Что касается выявления специфических черт характера русского человека, то Фрейд не столь глубоко и обстоятельно рассматривал этот вопрос. И все же, исходя из анализа Достоевского как писателя и моралиста, со ссылками на Ивана Грозного, убившего своего сына и оплакивающего его, основатель психоанализа приходит к выводу, что характерной русской чертой является сделка с совестью. Это соображение высказывается им в работе «Достоевский и отцеубийство». Оно основывается, судя по всему, на размышлениях Фрейда об образе жизни русских людей, мышление и поведение которых представляются ему детерминированными архаическими слоями психики, преобладающими на ранних ступенях развития человеческого существа.
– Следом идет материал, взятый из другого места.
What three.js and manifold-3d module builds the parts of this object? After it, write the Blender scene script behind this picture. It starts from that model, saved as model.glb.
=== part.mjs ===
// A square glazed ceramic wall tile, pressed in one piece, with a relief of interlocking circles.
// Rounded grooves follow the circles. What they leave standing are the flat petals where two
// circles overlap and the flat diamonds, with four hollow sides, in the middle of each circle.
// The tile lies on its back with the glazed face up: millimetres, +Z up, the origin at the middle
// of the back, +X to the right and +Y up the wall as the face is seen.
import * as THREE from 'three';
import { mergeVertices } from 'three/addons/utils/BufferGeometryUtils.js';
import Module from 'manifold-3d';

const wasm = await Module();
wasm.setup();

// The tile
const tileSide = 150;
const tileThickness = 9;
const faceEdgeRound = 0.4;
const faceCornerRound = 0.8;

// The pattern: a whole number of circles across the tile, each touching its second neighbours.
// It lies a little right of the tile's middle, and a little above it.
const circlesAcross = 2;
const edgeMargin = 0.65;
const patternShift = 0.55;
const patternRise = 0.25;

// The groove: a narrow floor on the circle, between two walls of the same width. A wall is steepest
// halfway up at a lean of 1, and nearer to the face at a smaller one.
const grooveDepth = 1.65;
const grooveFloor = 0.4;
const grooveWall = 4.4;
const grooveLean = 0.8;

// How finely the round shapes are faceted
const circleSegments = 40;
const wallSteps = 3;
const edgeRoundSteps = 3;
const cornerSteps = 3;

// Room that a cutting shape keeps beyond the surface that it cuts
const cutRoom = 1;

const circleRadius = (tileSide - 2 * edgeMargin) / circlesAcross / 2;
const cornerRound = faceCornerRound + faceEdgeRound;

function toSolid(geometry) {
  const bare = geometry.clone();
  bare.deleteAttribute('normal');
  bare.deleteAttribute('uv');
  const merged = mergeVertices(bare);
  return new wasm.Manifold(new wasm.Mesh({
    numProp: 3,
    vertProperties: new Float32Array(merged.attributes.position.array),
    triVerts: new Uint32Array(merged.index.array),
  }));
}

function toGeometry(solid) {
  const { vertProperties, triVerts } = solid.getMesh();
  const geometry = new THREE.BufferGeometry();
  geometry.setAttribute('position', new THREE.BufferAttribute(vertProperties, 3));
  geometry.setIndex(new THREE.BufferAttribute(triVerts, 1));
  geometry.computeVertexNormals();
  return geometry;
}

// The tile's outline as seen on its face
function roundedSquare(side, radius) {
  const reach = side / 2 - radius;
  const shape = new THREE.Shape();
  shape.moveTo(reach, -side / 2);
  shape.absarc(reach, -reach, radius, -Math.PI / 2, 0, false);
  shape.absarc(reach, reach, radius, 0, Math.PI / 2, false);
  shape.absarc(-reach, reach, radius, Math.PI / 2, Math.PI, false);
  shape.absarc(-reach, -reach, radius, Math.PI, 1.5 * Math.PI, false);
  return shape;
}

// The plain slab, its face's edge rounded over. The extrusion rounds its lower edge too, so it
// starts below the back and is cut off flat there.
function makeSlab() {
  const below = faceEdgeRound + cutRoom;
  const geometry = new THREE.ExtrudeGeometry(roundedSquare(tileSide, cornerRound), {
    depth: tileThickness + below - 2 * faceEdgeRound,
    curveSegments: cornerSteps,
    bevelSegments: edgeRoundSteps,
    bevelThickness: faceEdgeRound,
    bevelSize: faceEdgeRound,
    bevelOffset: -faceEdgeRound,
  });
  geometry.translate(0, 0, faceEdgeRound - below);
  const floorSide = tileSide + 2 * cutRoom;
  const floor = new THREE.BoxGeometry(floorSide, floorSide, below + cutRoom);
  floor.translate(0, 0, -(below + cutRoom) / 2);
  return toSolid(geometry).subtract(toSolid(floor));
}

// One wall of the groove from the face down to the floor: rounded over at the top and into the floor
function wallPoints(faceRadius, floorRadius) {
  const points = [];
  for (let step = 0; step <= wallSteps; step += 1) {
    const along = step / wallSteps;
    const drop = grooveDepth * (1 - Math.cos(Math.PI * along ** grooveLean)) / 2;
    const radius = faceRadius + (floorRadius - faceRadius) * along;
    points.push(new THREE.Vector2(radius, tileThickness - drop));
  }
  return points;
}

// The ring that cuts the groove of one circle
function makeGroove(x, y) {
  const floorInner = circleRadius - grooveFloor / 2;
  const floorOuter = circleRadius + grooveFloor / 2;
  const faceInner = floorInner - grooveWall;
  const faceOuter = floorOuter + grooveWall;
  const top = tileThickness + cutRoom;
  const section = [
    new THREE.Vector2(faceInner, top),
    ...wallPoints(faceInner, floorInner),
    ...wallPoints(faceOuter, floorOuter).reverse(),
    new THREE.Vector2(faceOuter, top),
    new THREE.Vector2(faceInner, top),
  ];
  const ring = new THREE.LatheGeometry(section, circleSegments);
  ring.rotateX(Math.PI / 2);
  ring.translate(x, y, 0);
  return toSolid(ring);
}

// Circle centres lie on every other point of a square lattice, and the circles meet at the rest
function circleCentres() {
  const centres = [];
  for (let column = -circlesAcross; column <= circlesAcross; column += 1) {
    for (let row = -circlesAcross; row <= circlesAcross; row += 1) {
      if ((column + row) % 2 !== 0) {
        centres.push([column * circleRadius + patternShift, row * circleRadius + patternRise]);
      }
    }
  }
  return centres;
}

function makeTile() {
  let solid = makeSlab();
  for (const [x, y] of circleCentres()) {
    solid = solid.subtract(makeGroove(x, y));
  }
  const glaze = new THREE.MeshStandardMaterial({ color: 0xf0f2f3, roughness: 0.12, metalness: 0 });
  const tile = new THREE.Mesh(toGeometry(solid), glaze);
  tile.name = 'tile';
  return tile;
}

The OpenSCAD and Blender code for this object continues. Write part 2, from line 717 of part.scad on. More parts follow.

Не случайно в одном из писем к Цвейгу, написанном им в 1920 году, в связи с упоминанием творчества Достоевского Фрейд пишет об архаической природе русской души. А несколько лет спустя в работе о Достоевском он замечает, что сделка с совестью как характерная русская черта нагляднее всего проявляется в совершаемом русским человеком преступлении, последующем его раскаянии и вновь замышляемом преступлении. Нечто аналогичное имело место и у древних народов, когда покаяние после убийства служило своеобразным приемом, способствующим освобождению души от угрызений совести, и открывало путь к новым убийствам.

Читая трилогию Мережковского «Христос и Антихрист» или такие романы Достоевского, как «Преступление и наказание», «Братья Карамазовы», можно, конечно, обнаружить соответствующие пассажи, в которых сделка с совестью выступает в качестве важной характеристики, способствующей постижению внутреннего мира главных героев. Но является ли данная характеристика специфической чертой именно русского человека? Или она наряду с другими, не менее существенными характеристиками, составляет одну из граней призмы, через которую лучше высвечивается образ человека как такового, наделенного противоречивыми чувствами, раздираемого внутриличностными конфликтами, не понимавшего сути происходящего? Разве преступление и раскаяние, ведущее к новому преступлению, характерны только для русских людей? Разве они не встречаются среди других народов, национальный характер которых формируется в культуре, заметно отличающейся от русской, не имеющей с ней ничего общего?

Ориентируясь в своих исследованиях на раскрытие общих механизмов функционирования человеческой психики, Фрейд не уделяет особого внимания рассмотрению национального характера. В отличие от ряда психологов, интересующихся проблемами национального характера, он сосредоточивается скорее на проведении параллелей между душевной жизнью отдельного человека и народных масс, психологией личности и толпы. В этом отношении основатель психоанализа не делает каких-либо различий между многочисленными народностями, не апеллирует к национальным особенностям, скажем, немцев или англичан. То, что он обратился к освещению специфики русского характера, свидетельствует лишь о его повышенном интересе к России. И он действительно пытается по-своему осмыслить загадочность русской души. Но если Фрейду удалось проникнуть по ту сторону сознания человека и выявить скрытые механизмы функционирования человеческой психики, то отсюда вовсе не следует, что он достиг такого же успеха в понимании природы русской души, загадочность которой пытались постигнуть многие умы даже в самой России, включая Достоевского.